Anderson’s attention to detail is too much to take in. A second viewing might be necessary to fully appreciate what the hell’s going on. I recently re-watched Anderson’s The Life Aquatic with Steve Zissou and The Royal Tenenbaums and enjoyed them more the second time around, especially The Royal Tenenbaums. His movies seem designed for multiple viewings. I plan to watch Rushmore and The Dargeeling Limited this weekend.

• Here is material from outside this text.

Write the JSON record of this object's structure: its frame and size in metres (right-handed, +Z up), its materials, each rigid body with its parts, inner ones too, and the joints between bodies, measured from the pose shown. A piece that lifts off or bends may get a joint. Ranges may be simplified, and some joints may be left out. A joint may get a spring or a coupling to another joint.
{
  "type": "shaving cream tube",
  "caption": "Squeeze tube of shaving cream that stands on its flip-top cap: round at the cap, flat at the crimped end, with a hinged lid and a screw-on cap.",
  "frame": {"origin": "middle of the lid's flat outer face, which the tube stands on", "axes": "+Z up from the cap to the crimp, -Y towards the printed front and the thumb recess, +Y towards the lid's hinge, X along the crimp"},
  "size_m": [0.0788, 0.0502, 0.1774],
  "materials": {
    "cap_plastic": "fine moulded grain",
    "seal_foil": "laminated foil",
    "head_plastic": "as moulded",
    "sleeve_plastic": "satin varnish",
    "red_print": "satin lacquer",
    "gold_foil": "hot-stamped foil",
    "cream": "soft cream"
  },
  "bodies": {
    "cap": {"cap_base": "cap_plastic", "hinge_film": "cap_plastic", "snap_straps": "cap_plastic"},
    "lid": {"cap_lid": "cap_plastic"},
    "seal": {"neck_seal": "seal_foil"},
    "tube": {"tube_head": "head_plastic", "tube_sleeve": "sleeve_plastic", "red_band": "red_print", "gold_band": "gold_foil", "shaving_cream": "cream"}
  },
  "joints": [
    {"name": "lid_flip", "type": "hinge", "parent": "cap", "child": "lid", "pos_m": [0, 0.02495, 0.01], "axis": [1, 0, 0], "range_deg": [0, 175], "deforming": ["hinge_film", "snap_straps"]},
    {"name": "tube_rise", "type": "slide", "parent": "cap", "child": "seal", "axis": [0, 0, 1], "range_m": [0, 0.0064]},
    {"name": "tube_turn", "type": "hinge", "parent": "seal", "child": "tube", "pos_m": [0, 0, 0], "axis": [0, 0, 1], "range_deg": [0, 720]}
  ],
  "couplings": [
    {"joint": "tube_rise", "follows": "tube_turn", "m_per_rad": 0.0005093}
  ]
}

Anything directed by Jim Jarmusch is worth watching, even though his movies don’t always do much for me (Dead Man and Coffee and Cigarettes). His camera quietly observes people in an unobtrusive way that brings out the subtleties of character and has us feeling for them because they’re just so unremarkable. Broken Flowers, a road trip movie about a guy (Bill Murray) looking for a woman who leaves an unsigned letter in his mailbox informing him that he has a son, is Jarmusch’s most conventional movie to date, and as good as anything he’s done. It’s one of my favourite movies from 2005.

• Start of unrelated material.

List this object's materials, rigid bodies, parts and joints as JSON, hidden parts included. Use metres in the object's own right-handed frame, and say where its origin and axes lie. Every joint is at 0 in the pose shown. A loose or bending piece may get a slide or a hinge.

Bill Murray’s low-key acting style is perfect for a character bored enough with his life that he’ll drive across the country visiting old girlfriends. He doesn’t tell them directly why he’s come to see them. His approach is, “By the way, you don’t have any children, do you?” Each of his old girlfriends has a distinctive history, some of them sad, some of them scarred, some of them bizarre — all of them potential mothers of a son he’s never met. It’s a quietly dramatic movie with enough funny moments to keep it entertaining. And Jeffrey Wright as Winston is the best (the guy in the trailer who says, “Congratulations, you’re a father!”). The soundtrack is excellent too. I’ve watched Broken Flowers on DVD a few times now. It works well on a rainy Sunday afternoon.